Configure Global Pipeline Libraries

To make use of the method, you’ll need to configure a global pipeline library.

  1. Click Manage Jenkins
  2. Click Configure System
  3. Scroll down to the Global Pipeline Libraries section and click Add
    1. Name: semver-compare-lib
    2. Default version: master
    3. Load implicitly: Unchecked
    4. Allow default version to be overridden: Checked
    5. Include @Library changes in job recent changes: Unchecked
    6. Retrieval method: Modern SCM
    7. Source Code Management: Git
    8. Git: https://github.com/etoews/jenkins-semver-compare.git
  4. Save

Create Pipeline

Create a pipeline to run the example pipeline.

  1. Click New Item
    1. Enter an item name: semver-compare
    2. Click Pipeline
  2. OK

Configure Pipeline

Configure the example pipeline.

  1. Scroll down to the Pipeline section
    1. Definition: Pipeline script from SCM
    2. SCM: Git
    3. Repository URL: https://github.com/etoews/jenkins-semver-compare.git
  2. Save

Run Pipeline

On the Pipeline screen:

  1. Click Build Now
  2. Wait a moment for the pipeline to complete
  3. Under Build History click #1
  4. Click Console Output

Pipeline Results

The pipeline result is the output of running this Jenkinsfile.

First of all, notice how the Jenkinsfile itself is using a particular version of the global pipeline library with the line @Library('semver-compare-lib@1.0.0') at the very top.
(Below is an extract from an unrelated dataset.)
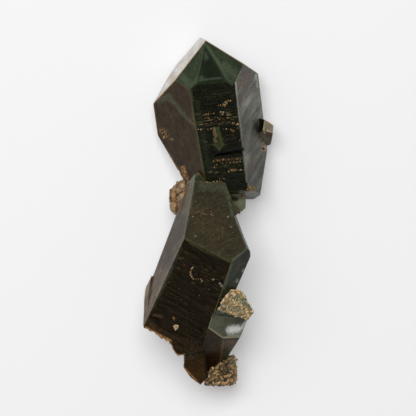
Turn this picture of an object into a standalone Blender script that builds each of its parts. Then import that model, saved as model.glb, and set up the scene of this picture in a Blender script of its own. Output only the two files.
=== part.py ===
"""Chlorite-included quartz: two large crystals grown together at a neck.

The specimen lies on its flat back. The long way is Y, with the pointed crystal towards +Y, and up is Z.
Lengths are in millimetres until a mesh is made. A crystal is the space inside its flat faces, and each
face is named and placed by corners of the crystal or by its bearing and its slope.
"""
import math
import random

import bmesh
import bpy
from mathutils import Vector, noise

for old in list(bpy.data.objects):
    bpy.data.objects.remove(old, do_unlink=True)

MM = 0.001

# Driving dimensions.
UPPER_FRONT_HEIGHT = 18.0      # front face of the pointed crystal above the table, at its shoulder
UPPER_ROOT_HEIGHT = 15.82      # the same face at the neck
LOWER_RIDGE_HEIGHT = 23.4      # left end of the ridge between the lower crystal's front and pyramid face
LOWER_RIDGE_RISE = 1.1         # how much higher the ridge's right end is
LOWER_END_HEIGHT = 18.1        # front face of the lower crystal at its broken end
NECK_FACE_HEIGHT = 16.2        # pyramid face of the lower crystal where it meets the upper one
STEP_DEPTH = 0.1               # growth steps on the two front faces
STEP_PITCH = 1.25
STEP_RISER = 0.16
CONTACT_GAP = 0.3              # between the quartz and the granular matrix
GRAIN_POINTS = 13              # points along each side of a block of matrix
TABLE_CLEARANCE = 0.8          # the matrix stays this far above the table
BOX_CENTRE = (0.04, 0.12)      # middle of the modelled outline, moved to the origin

STRAIGHT_DOWN = (0, 0, -1)
STRAIGHT_UP = (0, 0, 1)


class Face:
    """A flat crystal face: a point on it and its normal."""

    def __init__(self, point, normal):
        self.point = Vector(point)
        self.normal = Vector(normal).normalized()

    def at(self, x, y):
        """The point of the face above the place x, y."""
        n, p = self.normal, self.point
        return Vector((x, y, p.z - (n.x * (x - p.x) + n.y * (y - p.y)) / n.z))

    def raised(self, distance):
        """The parallel face that lies this much further up along the normal."""
        n = self.normal if self.normal.z > 0 else -self.normal
        return Face(self.point + n * distance, n)

    def away_from(self, inside):
        """The normal that points out of the solid that holds this inner point."""
        return -self.normal if self.normal.dot(inside - self.point) > 0 else self.normal


def corner(x, y, z):
    return Vector((x, y, z))


def through(a, b, c):
    """The face that holds three corners."""
    return Face(a, (b - a).cross(c - a))


def facing(point, bearing, slope):
    """The face through a point that looks towards a bearing, in degrees clockwise from +Y.

    Its slope is 0 for a level face, 90 for a wall, and more for one that overhangs.
    """
    b, s = math.radians(bearing), math.radians(slope)
    return Face(point, (math.sin(b) * math.sin(s), math.cos(b) * math.sin(s), math.cos(s)))


def wall_under(a, b, undercut, inside):
    """The wall that runs down from the edge a to b and leans inwards by undercut degrees."""
    run = (b - a).normalized()
    outwards = run.cross(Vector(STRAIGHT_DOWN))
    outwards.z = 0
    outwards.normalize()
    if outwards.dot(inside - a) > 0:
        outwards = -outwards
    lean = math.radians(undercut)
    down = Vector(STRAIGHT_DOWN) * math.cos(lean) - outwards * math.sin(lean)
    return Face(a, run.cross(down))


def floor(height=0.0):
    return Face((0, 0, height), STRAIGHT_DOWN)


def ceiling(height):
    return Face((0, 0, height), STRAIGHT_UP)


def crystal_mesh(faces, inside, grow=0.0):
    """A big cube cut down by every face in turn; grow moves all the faces outwards."""
    bm = bmesh.new()
    bmesh.ops.create_cube(bm, size=260)
    for face in faces:
        normal = face.away_from(inside)
        geometry = bm.verts[:] + bm.edges[:] + bm.faces[:]
        bmesh.ops.bisect_plane(bm, geom=geometry, dist=1e-5, plane_co=face.point + normal * grow,
                               plane_no=normal, clear_outer=True)
        bmesh.ops.holes_fill(bm, edges=bm.edges[:], sides=0)
    bmesh.ops.remove_doubles(bm, verts=bm.verts[:], dist=1e-4)
    bmesh.ops.recalc_face_normals(bm, faces=bm.faces[:])
    return bm


def add_growth_steps(bm, front, inside, axis, first, last, seed):
    """Cuts the front face across the axis, and sinks the foot of each cut to make a small ledge."""
    rng = random.Random(seed)
    up = front.away_from(inside)
    ledges = []
    place = first
    while place < last:
        for offset in (0.0, -STEP_RISER):
            on_front = [f for f in bm.faces if f.normal.dot(up) > 0.9999 and f.calc_area() > 1e-3
                        and abs((f.calc_center_median() - front.point).dot(up)) < 0.01]
            edges = {e for f in on_front for e in f.edges}
            verts = {v for e in edges for v in e.verts}
            cut = bmesh.ops.bisect_plane(bm, geom=list(verts) + list(edges) + on_front, dist=1e-5,
                                         plane_co=inside + axis * (place + offset), plane_no=axis)
            if offset:
                ledges.append([v for v in cut["geom_cut"] if isinstance(v, bmesh.types.BMVert)])
        place += STEP_PITCH * rng.uniform(0.55, 1.5)
    for ledge in ledges:
        depth = STEP_DEPTH * rng.uniform(0.5, 1.5)
        for v in ledge:
            v.co -= up * depth


def add_object(name, bm, guide=False):
    """Puts the mesh into a named object, in metres; a guide only cuts or joins others."""
    bmesh.ops.scale(bm, vec=(MM, MM, MM), verts=bm.verts[:])
    mesh = bpy.data.meshes.new(name)
    bm.to_mesh(mesh)
    bm.free()
    ob = bpy.data.objects.new(name, mesh)
    bpy.context.collection.objects.link(ob)
    ob.parent = specimen
    if guide:
        ob.hide_render = True
        ob.display_type = "WIRE"
    return ob


def boolean(ob, other, operation):
    modifier = ob.modifiers.new(other.name, "BOOLEAN")
    modifier.operation = operation
    modifier.solver = "EXACT"
    modifier.object = other


def give_material(ob, name, colour, roughness):
    material = bpy.data.materials.new(name)
    material.use_nodes = True
    shader = material.node_tree.nodes["Principled BSDF"]
    shader.inputs["Base Color"].default_value = (*colour, 1)
    shader.inputs["Roughness"].default_value = roughness
    shader.inputs["Metallic"].default_value = 0.0
    material.diffuse_color = (*colour, 1)
    ob.data.materials.append(material)


# The upper, pointed crystal. Its prism leans 8 degrees to the left, and its tip is a little raised.
UPPER_INSIDE = corner(-0.9, 24.8, 9)
UPPER_AXIS = Vector((-0.139, 0.985, 0.093)).normalized()
UPPER_FRONT = through(corner(-4.5, 33.4, UPPER_FRONT_HEIGHT), corner(-1.1, 10.3, UPPER_ROOT_HEIGHT),
                      corner(7.2, 33.4, UPPER_FRONT_HEIGHT))
UPPER_LEFT = through(UPPER_FRONT.at(-4.9, 32.3), UPPER_FRONT.at(-1.1, 10.3), corner(-15.0, 29.3, 5.5))
UPPER_RIGHT = through(UPPER_FRONT.at(7.2, 34.5), UPPER_FRONT.at(10.7, 7.3), corner(13.6, 37.4, 7.5))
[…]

Version all the things!

Then the pipeline runs through successive version comparisons. Some output is printed based on whether the desired version is greater than, equal to, or less than the current version. If you were to use this in your own pipeline, you could take different actions depending on each case.

Finally, the last pair of versions don’t conform to the semver specification. Some error handling is invoked and a helpful error message is printed.

Coda

Versioning your software components is absolutely fundamental to running a stable and resilient system that can be reasoned about. Using semantic versioning has many advantages including the ability to compare one version with another of the same component. This post showed you how you can easily make those comparisons in a Jenkins pipeline. Go ahead and give it a try in your own pipelines.

Note: The library method uses SemanticVersion.groovy to do the comparison. The source code for that class was copied from How to implement a single class Java parser for semantic versioning with correct precedence ordering with my own alterations to make it work in a Jenkins pipeline. The source code was copied and modified as permitted by the MIT License. My thanks go out to the original author Patrick Ahlbrecht.